Yatırım Kararında Beklentiler Nasıl Rol Oynar?
Birçok kişi forex’e kısa sürede yüksek kazanç umuduyla yaklaşır. Ancak bu yaklaşım, gerçekçi beklentilerle desteklenmediğinde hayal kırıklığı yaratabilir. Eğer hedef sadece birkaç işlemle büyük kârlar elde etmekse, bu durumda yüksek sermaye ve yüksek kaldıraç gerekir ki bu da büyük risk demektir. Oysa amaç daha sabit ve sürdürülebilir kazançlar elde etmekse, daha küçük bir miktarla başlayıp portföyü zamanla büyütmek çok daha mantıklı olabilir.
Burada devreye planlama girer. Kendi hedeflerinizi ve toleransınızı açıkça belirlemeden yatırılan her para, kontrolsüz risk anlamına gelir. Yani bir aracı kurum “10 dolarla başlayabilirsiniz” dese bile, bu sizin için en doğru seçim olmayabilir. Çünkü bu kadar düşük miktar, piyasayı öğrenmek için faydalı olabilir ama işlem stratejilerinizi tam anlamıyla test etmeniz zorlaşır. Ayrıca beklenmedik bir dalgalanmada hesabın kapanma riskiyle karşı karşıya kalırsınız. Bu da öğrenme sürecinizi doğrudan etkiler.
Gerçekten Ne Kadarla Başlanmalı?
Bu sorunun net bir cevabı yok çünkü her yatırımcı farklı bir profildir. Ama temel bir bakış açısıyla değerlendirildiğinde, en az 200-500 dolar aralığında bir başlangıç sermayesi daha sağlıklı kabul edilebilir. Bu miktar hem piyasaya alışmanızı sağlar hem de birkaç deneme sonrası stratejinizi oturtacak alan bırakır. Ayrıca mikro lotlarla işlem yapabilen platformlar sayesinde bu bakiyelerle makul risk seviyesinde pozisyonlar açılabilir.
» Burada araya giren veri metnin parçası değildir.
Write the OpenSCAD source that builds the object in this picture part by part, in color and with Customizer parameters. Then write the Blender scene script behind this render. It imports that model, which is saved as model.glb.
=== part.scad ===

Unutulmamalı ki, forex yatırımı teknik bilgi kadar, doğru sermaye yönetimi de gerektirir. Başlangıçta düşük meblağlarla girip büyük kaldıraç kullanmak kısa sürede tüm sermayeyi bitirebilir. Oysa daha dengeli bir giriş, uzun vadeli öğrenme ve gelişim fırsatını artırır. Yani mesele sadece para değil, o parayla ne kadar esneklik kazanabildiğinizdir.